§ **Data for this exercise**
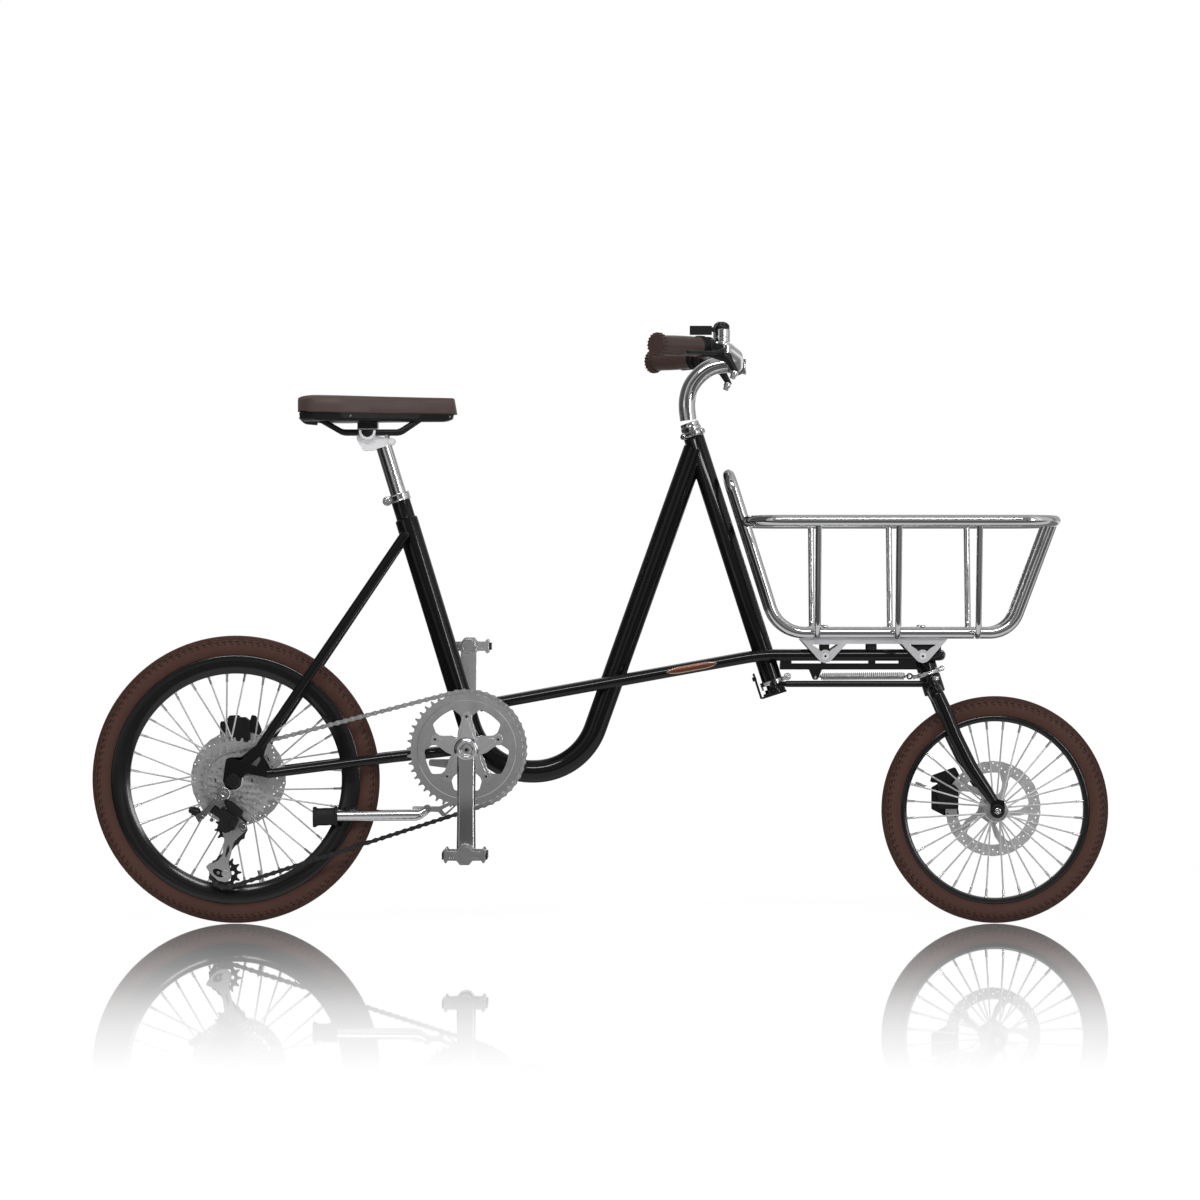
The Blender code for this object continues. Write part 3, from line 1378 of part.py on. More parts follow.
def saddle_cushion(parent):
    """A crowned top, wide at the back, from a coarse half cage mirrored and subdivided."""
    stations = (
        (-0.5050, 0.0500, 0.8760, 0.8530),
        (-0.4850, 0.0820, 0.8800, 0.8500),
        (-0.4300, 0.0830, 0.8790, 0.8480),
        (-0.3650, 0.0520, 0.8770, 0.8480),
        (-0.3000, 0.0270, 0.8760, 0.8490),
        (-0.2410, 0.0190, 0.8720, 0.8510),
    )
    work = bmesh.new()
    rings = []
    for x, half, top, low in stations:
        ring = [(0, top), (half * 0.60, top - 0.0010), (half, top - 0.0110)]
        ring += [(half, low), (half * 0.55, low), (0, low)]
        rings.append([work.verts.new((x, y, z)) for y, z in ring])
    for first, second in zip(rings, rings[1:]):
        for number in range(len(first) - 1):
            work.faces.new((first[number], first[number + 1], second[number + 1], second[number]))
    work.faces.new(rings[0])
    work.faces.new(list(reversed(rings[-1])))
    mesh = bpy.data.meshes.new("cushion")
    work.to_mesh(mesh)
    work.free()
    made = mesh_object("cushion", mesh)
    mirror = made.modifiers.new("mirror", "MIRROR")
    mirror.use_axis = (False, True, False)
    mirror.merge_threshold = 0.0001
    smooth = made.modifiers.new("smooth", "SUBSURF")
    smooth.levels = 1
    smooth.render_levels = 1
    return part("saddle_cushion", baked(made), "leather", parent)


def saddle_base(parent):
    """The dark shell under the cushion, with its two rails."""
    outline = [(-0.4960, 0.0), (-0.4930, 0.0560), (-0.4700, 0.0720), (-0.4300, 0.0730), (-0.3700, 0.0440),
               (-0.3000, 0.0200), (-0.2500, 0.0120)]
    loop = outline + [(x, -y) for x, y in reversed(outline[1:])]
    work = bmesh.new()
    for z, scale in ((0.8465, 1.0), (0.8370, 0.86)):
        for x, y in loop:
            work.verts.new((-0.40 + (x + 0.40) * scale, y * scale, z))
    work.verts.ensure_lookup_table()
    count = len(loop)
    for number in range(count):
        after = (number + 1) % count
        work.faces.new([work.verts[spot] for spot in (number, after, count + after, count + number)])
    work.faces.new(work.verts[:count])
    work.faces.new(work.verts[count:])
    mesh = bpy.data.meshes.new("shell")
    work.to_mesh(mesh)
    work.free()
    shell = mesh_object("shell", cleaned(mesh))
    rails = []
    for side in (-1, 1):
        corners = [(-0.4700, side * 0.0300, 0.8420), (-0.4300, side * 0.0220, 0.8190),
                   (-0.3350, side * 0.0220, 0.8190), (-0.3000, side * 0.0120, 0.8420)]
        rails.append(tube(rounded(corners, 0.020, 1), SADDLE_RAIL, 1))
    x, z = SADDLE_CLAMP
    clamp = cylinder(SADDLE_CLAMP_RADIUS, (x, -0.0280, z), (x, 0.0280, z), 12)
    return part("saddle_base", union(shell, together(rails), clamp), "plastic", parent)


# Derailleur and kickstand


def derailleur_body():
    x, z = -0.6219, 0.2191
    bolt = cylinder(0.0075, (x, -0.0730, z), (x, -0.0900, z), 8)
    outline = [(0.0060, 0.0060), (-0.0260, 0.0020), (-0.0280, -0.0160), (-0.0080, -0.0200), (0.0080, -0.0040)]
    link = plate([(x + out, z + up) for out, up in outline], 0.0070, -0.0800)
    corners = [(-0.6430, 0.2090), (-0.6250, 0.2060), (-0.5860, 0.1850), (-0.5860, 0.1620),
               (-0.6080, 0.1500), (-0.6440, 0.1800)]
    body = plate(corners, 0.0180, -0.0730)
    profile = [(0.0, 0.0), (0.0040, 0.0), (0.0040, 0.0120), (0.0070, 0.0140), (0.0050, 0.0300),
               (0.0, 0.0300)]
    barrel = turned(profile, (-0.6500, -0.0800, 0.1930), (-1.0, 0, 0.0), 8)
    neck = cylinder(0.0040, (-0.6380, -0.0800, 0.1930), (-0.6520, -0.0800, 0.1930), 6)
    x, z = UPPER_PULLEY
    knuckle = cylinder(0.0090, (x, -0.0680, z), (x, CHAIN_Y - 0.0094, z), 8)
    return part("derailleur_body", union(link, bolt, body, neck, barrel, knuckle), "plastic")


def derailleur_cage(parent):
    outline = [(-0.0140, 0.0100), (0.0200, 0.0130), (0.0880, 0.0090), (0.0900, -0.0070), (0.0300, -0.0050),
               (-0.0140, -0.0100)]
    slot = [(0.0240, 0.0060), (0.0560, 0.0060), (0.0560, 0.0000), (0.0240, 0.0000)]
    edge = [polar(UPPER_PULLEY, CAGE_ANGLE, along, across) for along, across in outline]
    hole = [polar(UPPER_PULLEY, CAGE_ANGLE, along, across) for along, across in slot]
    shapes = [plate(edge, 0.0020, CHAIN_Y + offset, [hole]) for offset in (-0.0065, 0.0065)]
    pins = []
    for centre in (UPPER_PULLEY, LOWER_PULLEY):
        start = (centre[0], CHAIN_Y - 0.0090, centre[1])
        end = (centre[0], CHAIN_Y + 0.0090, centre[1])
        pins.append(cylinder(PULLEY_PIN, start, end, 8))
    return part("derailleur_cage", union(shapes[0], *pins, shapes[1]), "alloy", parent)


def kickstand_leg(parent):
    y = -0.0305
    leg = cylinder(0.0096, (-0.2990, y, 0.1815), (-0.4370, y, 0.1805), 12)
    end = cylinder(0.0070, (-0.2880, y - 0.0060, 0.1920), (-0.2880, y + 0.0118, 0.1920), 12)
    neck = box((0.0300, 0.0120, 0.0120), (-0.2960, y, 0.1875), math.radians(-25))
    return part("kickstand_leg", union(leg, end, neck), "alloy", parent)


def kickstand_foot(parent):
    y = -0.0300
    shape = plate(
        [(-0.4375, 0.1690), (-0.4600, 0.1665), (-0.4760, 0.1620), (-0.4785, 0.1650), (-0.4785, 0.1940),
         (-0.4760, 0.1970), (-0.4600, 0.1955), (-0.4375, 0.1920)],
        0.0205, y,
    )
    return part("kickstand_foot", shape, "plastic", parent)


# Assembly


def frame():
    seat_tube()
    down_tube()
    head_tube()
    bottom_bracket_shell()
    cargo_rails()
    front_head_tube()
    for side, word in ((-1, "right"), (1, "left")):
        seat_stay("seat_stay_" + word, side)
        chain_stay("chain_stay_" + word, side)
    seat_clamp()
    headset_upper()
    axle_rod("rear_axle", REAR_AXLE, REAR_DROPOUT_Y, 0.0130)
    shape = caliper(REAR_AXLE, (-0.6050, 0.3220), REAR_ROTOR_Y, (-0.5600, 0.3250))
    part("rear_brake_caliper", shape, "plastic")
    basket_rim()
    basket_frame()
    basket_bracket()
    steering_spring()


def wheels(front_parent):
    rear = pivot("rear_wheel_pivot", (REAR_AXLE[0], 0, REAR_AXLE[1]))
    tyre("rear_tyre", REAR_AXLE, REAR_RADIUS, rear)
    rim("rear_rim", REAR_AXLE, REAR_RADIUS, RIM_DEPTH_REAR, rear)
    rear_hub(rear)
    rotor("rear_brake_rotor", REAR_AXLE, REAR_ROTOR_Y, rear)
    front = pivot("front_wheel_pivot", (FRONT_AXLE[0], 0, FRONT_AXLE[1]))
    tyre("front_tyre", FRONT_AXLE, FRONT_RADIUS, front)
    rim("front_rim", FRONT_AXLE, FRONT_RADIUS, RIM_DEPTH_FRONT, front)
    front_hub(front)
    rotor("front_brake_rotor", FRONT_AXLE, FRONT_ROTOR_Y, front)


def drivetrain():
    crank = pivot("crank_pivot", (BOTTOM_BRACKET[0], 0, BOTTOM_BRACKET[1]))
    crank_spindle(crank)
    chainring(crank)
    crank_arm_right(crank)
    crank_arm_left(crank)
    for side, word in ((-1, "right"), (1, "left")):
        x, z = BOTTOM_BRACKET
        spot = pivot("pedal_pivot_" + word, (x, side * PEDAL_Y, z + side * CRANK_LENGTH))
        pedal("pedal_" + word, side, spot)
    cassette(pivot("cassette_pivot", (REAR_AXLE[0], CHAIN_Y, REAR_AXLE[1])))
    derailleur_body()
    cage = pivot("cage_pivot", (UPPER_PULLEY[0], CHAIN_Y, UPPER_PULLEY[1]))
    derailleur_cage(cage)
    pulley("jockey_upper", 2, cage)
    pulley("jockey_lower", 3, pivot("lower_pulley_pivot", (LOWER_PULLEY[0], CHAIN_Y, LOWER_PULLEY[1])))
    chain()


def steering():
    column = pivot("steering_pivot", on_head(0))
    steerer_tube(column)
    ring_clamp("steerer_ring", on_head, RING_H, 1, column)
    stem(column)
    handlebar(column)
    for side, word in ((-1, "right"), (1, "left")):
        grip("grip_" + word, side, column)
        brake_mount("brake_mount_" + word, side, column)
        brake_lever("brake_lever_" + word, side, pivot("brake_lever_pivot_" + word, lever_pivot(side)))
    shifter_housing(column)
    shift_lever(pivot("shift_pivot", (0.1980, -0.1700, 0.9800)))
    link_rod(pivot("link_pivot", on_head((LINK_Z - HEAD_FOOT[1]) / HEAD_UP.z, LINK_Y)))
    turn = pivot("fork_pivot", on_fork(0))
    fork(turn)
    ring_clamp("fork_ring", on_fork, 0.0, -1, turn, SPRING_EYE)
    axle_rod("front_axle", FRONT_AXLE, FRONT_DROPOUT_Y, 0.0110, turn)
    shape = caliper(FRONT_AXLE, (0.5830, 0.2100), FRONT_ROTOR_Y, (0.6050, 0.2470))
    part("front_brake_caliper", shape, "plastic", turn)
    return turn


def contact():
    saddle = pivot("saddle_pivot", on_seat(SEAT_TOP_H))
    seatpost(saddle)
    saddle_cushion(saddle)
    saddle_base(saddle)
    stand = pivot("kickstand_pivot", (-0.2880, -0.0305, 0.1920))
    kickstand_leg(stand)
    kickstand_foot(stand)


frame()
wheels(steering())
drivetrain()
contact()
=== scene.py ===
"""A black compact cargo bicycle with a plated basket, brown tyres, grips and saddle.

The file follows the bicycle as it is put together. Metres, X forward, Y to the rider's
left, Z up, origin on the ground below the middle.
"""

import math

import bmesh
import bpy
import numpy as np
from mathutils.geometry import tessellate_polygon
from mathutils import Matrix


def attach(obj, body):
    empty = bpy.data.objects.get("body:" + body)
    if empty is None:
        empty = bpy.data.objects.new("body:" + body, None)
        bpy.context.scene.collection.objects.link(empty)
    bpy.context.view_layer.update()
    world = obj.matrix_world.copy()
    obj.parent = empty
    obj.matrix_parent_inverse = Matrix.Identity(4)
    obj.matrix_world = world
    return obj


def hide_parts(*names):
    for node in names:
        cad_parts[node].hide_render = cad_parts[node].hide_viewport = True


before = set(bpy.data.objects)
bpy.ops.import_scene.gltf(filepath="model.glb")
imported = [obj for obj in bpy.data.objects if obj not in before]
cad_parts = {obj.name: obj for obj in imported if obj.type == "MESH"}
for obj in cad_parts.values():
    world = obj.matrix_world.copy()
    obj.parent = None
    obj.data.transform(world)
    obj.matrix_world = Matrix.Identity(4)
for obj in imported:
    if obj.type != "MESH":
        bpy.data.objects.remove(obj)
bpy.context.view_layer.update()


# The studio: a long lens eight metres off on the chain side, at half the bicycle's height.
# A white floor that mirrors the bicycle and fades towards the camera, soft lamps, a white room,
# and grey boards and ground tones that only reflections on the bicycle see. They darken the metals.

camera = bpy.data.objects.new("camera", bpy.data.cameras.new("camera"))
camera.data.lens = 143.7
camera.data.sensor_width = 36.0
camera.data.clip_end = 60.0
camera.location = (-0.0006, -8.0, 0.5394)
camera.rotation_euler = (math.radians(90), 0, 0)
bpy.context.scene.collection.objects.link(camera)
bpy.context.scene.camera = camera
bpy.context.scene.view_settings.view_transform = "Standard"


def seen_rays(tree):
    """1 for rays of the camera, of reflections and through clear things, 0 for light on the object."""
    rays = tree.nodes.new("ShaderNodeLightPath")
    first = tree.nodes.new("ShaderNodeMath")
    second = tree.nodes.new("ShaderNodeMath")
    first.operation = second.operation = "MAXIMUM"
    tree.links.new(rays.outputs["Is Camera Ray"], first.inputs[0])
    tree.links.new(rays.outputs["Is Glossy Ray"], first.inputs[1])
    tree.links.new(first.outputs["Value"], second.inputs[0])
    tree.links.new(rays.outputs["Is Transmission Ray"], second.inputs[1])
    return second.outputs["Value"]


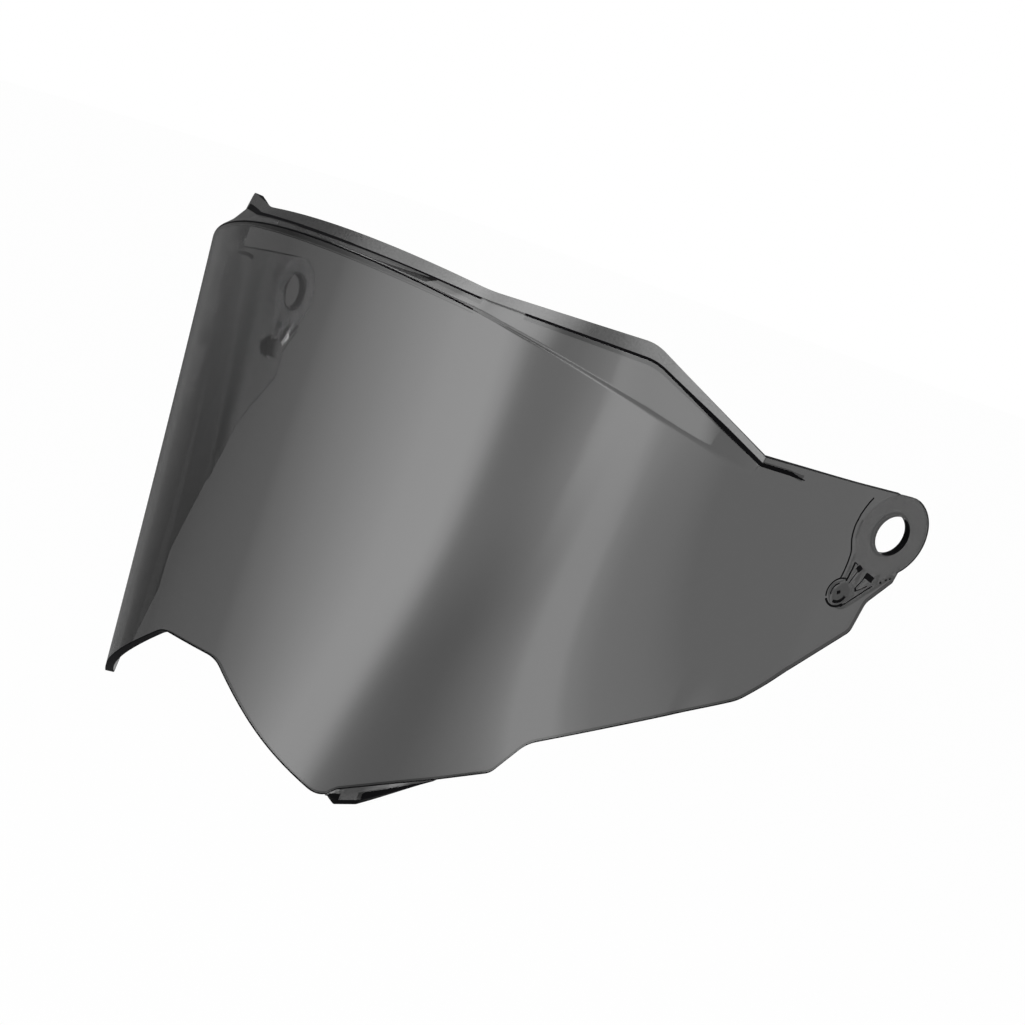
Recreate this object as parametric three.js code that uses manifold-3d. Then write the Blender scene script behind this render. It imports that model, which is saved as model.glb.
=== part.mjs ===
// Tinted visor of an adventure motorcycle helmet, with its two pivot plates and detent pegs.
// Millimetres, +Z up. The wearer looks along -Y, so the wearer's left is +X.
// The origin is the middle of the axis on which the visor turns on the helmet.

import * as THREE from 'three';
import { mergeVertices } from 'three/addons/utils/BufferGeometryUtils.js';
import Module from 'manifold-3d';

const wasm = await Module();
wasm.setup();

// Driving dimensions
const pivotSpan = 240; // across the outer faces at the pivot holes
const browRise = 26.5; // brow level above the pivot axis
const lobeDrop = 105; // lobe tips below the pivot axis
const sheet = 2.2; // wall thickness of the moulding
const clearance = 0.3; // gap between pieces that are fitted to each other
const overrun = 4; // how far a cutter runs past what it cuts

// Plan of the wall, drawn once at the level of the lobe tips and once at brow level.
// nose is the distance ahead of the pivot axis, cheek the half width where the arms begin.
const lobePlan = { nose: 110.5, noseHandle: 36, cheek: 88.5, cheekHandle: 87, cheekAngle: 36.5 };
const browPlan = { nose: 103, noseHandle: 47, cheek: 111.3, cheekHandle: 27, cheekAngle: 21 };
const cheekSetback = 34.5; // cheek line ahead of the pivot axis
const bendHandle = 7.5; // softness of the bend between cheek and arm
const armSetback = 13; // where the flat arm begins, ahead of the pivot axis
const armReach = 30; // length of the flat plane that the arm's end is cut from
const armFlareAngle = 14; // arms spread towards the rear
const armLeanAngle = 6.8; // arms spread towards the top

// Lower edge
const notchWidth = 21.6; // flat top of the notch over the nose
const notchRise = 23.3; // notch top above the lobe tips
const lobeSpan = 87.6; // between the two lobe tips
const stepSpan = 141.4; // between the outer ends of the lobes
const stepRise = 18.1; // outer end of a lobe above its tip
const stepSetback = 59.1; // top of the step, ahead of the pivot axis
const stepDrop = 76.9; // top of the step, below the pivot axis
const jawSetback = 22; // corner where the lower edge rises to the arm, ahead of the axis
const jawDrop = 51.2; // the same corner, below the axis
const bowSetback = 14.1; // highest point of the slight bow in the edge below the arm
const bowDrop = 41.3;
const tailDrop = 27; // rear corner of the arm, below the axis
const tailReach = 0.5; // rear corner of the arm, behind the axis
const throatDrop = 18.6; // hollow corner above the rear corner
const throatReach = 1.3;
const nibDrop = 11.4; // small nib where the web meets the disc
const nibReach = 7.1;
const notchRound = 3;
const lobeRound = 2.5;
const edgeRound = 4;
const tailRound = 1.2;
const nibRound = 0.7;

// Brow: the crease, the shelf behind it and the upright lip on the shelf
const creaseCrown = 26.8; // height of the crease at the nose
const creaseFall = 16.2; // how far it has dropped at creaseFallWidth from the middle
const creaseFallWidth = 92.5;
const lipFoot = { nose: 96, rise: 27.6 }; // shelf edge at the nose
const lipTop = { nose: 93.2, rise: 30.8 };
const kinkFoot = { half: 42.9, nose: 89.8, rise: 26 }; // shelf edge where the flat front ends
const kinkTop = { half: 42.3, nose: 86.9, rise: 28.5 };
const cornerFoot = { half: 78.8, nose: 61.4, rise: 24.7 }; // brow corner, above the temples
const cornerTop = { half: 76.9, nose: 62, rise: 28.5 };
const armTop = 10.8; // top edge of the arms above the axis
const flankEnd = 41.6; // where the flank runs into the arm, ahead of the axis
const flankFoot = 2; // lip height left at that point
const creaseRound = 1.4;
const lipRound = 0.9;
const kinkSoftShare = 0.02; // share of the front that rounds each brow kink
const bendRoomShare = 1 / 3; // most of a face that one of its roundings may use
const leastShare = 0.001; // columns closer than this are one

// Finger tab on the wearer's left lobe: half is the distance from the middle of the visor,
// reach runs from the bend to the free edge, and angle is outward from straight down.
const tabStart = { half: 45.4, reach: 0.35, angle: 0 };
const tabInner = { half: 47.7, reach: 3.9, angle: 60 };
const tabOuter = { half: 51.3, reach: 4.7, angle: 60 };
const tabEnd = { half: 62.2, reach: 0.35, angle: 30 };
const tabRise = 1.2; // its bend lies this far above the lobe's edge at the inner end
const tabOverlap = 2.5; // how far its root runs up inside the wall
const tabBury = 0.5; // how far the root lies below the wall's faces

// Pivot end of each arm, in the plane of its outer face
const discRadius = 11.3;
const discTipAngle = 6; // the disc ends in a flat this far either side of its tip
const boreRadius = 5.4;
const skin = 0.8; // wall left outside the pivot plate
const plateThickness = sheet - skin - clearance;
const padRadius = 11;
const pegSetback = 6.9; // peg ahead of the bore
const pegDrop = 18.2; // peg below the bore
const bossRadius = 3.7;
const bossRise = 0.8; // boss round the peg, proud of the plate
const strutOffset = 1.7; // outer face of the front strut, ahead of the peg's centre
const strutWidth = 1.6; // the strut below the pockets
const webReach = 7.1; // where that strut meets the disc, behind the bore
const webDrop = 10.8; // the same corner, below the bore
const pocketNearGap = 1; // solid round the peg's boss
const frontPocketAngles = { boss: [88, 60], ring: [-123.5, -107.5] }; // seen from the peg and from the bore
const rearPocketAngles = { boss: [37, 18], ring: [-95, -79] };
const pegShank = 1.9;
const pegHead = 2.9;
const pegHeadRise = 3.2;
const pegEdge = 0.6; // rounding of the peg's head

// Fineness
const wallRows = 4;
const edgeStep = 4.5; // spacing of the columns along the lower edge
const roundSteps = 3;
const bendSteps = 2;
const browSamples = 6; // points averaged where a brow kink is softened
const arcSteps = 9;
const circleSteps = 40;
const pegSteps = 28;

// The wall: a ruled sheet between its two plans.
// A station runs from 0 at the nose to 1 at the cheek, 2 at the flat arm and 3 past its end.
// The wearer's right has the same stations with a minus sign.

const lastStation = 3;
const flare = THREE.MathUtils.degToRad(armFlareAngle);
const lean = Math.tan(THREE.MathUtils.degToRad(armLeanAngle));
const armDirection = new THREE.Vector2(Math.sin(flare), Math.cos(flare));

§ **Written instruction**
Within the material above, transcribe exactly the lines that run from the line holding "return turn" through the line holding "for node in".

§ **Exercise response**
    return turn


def contact():
    saddle = pivot("saddle_pivot", on_seat(SEAT_TOP_H))
    seatpost(saddle)
    saddle_cushion(saddle)
    saddle_base(saddle)
    stand = pivot("kickstand_pivot", (-0.2880, -0.0305, 0.1920))
    kickstand_leg(stand)
    kickstand_foot(stand)


frame()
wheels(steering())
drivetrain()
contact()
=== scene.py ===
"""A black compact cargo bicycle with a plated basket, brown tyres, grips and saddle.

The file follows the bicycle as it is put together. Metres, X forward, Y to the rider's
left, Z up, origin on the ground below the middle.
"""

import math

import bmesh
import bpy
import numpy as np
from mathutils.geometry import tessellate_polygon
from mathutils import Matrix


def attach(obj, body):
    empty = bpy.data.objects.get("body:" + body)
    if empty is None:
        empty = bpy.data.objects.new("body:" + body, None)
        bpy.context.scene.collection.objects.link(empty)
    bpy.context.view_layer.update()
    world = obj.matrix_world.copy()
    obj.parent = empty
    obj.matrix_parent_inverse = Matrix.Identity(4)
    obj.matrix_world = world
    return obj


def hide_parts(*names):
    for node in names:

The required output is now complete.